Required work:
Pull out the lines from the line containing "bake_transform(chain)" through the line containing "bm, paper, outward=False)", both lines included, and copy them exactly.

Recorded information:
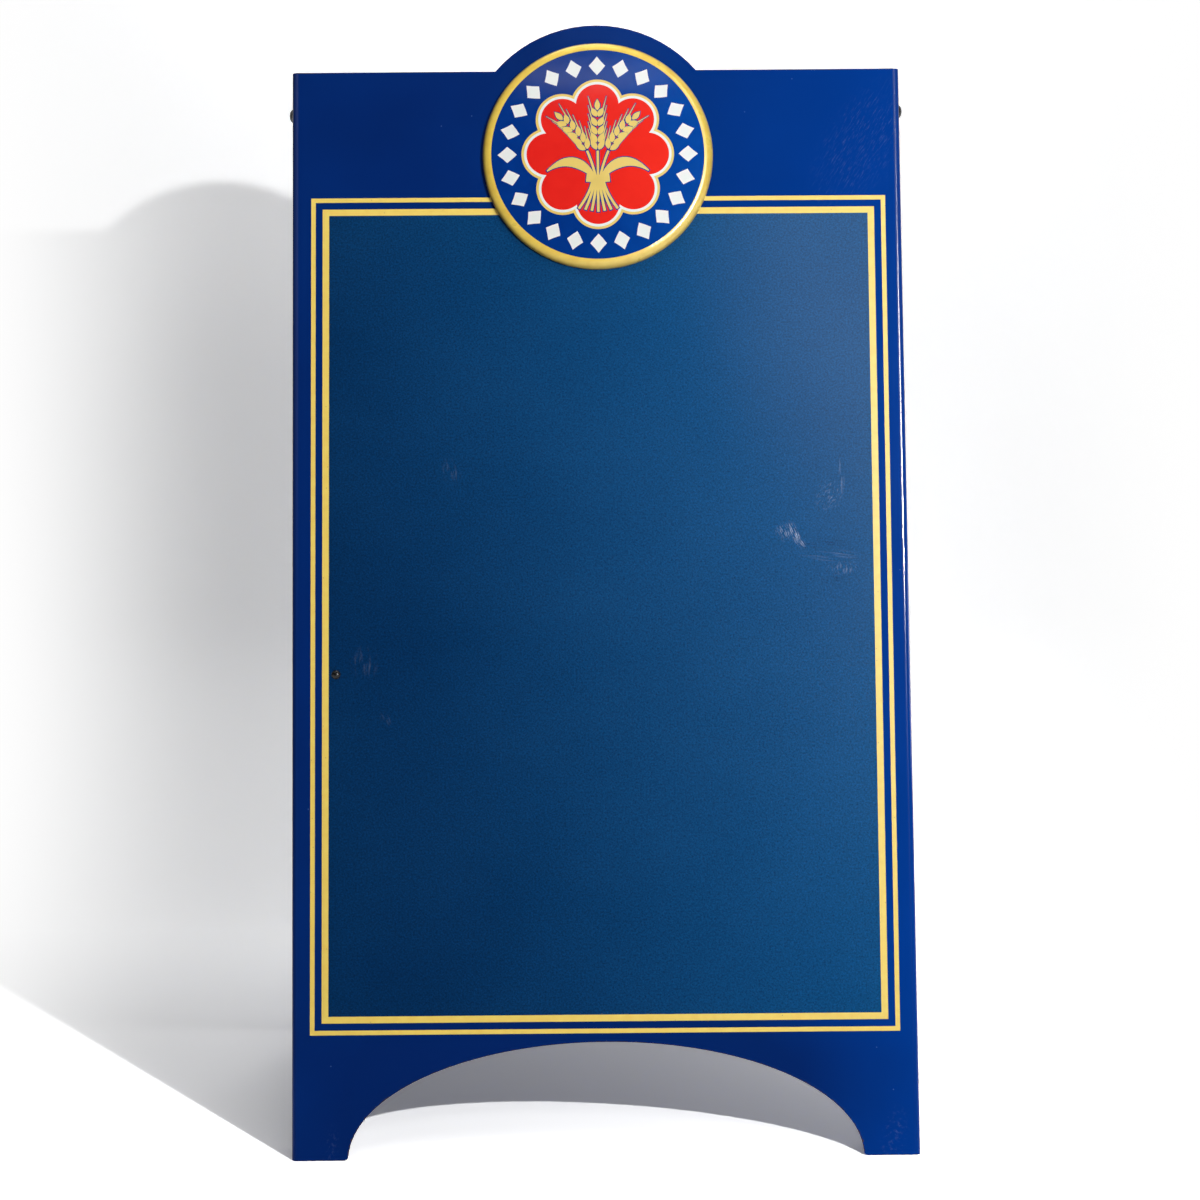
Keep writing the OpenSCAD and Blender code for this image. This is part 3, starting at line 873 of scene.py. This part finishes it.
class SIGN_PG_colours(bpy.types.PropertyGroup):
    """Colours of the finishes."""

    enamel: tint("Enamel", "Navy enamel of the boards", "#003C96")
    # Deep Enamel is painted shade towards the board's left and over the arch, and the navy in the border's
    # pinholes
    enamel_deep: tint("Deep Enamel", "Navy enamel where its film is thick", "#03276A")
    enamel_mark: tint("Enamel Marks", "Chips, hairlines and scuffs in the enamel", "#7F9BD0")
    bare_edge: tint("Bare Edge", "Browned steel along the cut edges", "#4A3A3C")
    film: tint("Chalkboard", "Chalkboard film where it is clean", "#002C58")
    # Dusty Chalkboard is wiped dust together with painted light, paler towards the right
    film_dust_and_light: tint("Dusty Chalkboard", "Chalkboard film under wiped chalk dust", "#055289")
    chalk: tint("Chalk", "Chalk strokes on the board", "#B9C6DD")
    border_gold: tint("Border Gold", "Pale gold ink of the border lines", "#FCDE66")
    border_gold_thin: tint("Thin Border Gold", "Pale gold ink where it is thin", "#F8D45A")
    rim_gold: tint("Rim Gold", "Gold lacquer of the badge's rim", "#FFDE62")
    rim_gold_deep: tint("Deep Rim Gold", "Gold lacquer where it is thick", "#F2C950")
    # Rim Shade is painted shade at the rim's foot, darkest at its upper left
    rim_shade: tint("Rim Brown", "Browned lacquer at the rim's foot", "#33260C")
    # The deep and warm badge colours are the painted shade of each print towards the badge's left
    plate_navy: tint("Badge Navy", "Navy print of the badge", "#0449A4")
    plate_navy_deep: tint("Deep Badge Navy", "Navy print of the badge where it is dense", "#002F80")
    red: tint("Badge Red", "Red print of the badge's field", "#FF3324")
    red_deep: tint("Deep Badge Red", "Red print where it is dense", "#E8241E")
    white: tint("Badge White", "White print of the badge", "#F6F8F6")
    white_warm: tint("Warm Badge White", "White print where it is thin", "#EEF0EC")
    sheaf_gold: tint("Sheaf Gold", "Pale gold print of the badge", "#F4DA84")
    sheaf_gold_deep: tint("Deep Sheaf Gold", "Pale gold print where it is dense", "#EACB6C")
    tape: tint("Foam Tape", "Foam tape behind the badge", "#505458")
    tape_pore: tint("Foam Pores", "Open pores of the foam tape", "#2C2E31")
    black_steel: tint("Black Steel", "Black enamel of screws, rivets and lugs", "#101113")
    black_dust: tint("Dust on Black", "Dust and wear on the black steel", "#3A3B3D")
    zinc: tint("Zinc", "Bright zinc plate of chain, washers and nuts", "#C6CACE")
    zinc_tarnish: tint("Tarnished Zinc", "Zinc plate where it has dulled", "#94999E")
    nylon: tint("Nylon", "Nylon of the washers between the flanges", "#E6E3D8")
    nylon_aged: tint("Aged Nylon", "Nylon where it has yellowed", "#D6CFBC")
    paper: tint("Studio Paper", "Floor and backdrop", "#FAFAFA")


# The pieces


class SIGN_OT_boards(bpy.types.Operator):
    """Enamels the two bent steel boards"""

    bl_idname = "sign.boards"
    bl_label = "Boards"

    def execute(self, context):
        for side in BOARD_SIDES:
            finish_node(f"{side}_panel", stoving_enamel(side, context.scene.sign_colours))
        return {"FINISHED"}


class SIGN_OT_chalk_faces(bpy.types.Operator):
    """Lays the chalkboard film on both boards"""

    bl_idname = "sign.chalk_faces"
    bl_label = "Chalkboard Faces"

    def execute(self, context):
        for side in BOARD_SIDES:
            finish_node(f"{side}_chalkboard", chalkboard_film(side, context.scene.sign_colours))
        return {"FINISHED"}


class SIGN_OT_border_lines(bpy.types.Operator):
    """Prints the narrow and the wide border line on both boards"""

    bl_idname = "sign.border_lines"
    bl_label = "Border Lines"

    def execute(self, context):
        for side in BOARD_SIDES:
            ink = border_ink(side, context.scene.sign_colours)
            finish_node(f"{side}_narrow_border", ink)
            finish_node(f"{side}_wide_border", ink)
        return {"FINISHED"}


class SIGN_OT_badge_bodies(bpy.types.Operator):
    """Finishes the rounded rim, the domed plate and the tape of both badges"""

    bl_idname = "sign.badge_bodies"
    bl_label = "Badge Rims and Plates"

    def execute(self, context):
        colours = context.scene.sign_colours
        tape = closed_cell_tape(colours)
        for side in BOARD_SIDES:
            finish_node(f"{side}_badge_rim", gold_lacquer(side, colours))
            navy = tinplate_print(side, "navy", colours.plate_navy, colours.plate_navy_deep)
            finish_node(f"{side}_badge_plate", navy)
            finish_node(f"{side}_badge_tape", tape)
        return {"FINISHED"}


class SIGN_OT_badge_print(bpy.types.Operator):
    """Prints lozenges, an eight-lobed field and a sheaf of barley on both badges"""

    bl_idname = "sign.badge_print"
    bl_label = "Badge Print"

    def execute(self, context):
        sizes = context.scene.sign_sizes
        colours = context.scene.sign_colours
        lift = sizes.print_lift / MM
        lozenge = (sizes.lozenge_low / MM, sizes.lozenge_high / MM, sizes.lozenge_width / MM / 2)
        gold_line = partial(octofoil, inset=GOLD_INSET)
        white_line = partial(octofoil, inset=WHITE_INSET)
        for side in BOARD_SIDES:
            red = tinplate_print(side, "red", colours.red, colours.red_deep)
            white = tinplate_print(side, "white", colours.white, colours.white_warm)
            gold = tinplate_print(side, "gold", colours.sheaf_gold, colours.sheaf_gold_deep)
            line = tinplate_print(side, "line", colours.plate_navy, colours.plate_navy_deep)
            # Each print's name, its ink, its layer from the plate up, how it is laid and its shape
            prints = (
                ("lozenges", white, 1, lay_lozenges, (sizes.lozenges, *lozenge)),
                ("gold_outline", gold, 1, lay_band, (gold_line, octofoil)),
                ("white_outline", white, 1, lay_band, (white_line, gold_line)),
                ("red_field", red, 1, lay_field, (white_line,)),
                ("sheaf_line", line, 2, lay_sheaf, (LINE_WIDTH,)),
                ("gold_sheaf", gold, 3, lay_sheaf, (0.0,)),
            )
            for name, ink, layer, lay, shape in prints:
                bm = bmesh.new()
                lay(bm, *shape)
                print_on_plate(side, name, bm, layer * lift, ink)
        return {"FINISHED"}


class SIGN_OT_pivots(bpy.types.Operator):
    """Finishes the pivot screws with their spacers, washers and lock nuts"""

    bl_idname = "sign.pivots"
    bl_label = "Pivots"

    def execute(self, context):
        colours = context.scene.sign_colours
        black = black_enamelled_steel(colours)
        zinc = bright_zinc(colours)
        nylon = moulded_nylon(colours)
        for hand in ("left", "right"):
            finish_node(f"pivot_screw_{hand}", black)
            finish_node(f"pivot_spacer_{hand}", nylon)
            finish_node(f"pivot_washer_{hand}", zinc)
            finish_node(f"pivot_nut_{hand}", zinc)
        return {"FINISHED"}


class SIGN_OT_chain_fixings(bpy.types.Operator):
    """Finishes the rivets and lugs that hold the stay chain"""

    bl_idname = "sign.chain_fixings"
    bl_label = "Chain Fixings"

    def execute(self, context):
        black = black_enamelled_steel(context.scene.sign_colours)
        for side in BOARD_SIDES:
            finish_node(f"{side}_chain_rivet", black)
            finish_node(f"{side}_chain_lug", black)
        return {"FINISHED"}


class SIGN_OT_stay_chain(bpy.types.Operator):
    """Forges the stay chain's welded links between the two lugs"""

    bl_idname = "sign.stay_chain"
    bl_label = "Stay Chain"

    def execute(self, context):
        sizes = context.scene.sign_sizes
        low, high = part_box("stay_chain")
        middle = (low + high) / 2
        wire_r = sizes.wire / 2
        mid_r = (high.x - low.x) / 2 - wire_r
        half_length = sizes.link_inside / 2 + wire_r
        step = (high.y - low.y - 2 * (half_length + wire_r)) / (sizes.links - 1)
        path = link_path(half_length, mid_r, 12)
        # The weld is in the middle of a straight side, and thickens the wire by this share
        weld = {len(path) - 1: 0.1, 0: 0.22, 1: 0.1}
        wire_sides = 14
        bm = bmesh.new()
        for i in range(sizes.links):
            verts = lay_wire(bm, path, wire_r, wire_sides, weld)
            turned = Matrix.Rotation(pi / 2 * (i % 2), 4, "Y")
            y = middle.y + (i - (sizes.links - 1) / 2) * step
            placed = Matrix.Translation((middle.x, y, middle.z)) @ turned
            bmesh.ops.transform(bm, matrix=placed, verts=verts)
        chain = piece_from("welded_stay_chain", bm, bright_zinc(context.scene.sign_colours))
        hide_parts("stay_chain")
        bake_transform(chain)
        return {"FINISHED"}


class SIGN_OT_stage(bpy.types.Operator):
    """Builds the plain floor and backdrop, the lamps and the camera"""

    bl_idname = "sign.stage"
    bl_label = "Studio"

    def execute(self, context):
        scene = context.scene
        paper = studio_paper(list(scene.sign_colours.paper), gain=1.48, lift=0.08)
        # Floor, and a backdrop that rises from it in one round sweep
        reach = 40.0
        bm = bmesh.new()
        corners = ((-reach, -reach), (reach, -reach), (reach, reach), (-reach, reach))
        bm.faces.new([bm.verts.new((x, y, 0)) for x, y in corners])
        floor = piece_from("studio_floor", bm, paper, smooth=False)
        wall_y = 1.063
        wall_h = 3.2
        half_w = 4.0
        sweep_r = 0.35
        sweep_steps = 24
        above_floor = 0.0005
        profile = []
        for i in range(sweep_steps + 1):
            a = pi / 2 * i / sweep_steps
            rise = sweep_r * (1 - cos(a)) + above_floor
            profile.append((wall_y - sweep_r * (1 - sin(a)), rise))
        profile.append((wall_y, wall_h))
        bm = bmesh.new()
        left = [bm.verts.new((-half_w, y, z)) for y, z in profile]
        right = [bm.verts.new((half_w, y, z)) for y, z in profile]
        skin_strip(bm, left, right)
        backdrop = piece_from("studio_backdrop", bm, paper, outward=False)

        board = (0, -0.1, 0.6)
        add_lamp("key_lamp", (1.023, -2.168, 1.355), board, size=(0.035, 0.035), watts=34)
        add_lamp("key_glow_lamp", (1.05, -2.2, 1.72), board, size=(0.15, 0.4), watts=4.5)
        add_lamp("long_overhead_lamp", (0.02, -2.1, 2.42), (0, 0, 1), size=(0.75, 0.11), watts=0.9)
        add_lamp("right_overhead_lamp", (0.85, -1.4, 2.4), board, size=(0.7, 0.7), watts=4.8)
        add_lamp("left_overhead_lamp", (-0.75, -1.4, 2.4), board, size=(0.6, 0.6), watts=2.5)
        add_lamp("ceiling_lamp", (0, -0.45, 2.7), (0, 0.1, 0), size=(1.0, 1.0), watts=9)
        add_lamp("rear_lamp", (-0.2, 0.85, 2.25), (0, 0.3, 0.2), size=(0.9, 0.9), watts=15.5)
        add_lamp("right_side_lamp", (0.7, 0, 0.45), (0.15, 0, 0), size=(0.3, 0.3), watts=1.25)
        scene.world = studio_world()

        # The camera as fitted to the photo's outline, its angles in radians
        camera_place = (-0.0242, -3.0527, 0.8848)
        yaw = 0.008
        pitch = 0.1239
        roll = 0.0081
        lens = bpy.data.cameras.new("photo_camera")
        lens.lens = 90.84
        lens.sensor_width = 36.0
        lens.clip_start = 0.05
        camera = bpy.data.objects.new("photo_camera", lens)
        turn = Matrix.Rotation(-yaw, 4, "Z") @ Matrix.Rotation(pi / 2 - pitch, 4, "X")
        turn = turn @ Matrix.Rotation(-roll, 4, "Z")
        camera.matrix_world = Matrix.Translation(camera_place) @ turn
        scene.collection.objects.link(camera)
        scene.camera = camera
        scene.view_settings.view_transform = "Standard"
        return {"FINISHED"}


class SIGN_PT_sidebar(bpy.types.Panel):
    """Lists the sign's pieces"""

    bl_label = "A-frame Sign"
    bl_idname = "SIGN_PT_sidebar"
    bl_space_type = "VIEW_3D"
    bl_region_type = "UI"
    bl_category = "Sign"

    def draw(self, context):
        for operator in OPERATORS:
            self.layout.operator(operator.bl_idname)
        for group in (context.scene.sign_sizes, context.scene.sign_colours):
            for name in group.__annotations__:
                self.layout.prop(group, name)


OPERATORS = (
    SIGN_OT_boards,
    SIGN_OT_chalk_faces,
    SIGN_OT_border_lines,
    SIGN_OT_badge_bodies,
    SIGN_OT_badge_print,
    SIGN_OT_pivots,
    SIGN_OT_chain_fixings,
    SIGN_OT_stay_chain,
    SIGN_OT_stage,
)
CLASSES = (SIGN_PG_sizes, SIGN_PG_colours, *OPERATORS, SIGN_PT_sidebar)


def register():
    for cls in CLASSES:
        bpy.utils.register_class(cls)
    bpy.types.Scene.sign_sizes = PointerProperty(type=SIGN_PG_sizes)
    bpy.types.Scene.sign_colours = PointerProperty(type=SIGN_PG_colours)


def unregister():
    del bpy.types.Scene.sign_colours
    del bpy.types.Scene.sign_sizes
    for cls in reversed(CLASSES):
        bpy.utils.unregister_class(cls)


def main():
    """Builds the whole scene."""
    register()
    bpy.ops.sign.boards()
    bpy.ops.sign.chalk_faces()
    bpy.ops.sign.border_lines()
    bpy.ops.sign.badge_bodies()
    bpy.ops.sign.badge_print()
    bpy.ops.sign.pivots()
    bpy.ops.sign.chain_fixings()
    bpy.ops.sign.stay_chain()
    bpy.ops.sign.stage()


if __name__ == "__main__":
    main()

Problem solution:
        bake_transform(chain)
        return {"FINISHED"}


class SIGN_OT_stage(bpy.types.Operator):
    """Builds the plain floor and backdrop, the lamps and the camera"""

    bl_idname = "sign.stage"
    bl_label = "Studio"

    def execute(self, context):
        scene = context.scene
        paper = studio_paper(list(scene.sign_colours.paper), gain=1.48, lift=0.08)
        # Floor, and a backdrop that rises from it in one round sweep
        reach = 40.0
        bm = bmesh.new()
        corners = ((-reach, -reach), (reach, -reach), (reach, reach), (-reach, reach))
        bm.faces.new([bm.verts.new((x, y, 0)) for x, y in corners])
        floor = piece_from("studio_floor", bm, paper, smooth=False)
        wall_y = 1.063
        wall_h = 3.2
        half_w = 4.0
        sweep_r = 0.35
        sweep_steps = 24
        above_floor = 0.0005
        profile = []
        for i in range(sweep_steps + 1):
            a = pi / 2 * i / sweep_steps
            rise = sweep_r * (1 - cos(a)) + above_floor
            profile.append((wall_y - sweep_r * (1 - sin(a)), rise))
        profile.append((wall_y, wall_h))
        bm = bmesh.new()
        left = [bm.verts.new((-half_w, y, z)) for y, z in profile]
        right = [bm.verts.new((half_w, y, z)) for y, z in profile]
        skin_strip(bm, left, right)
        backdrop = piece_from("studio_backdrop", bm, paper, outward=False)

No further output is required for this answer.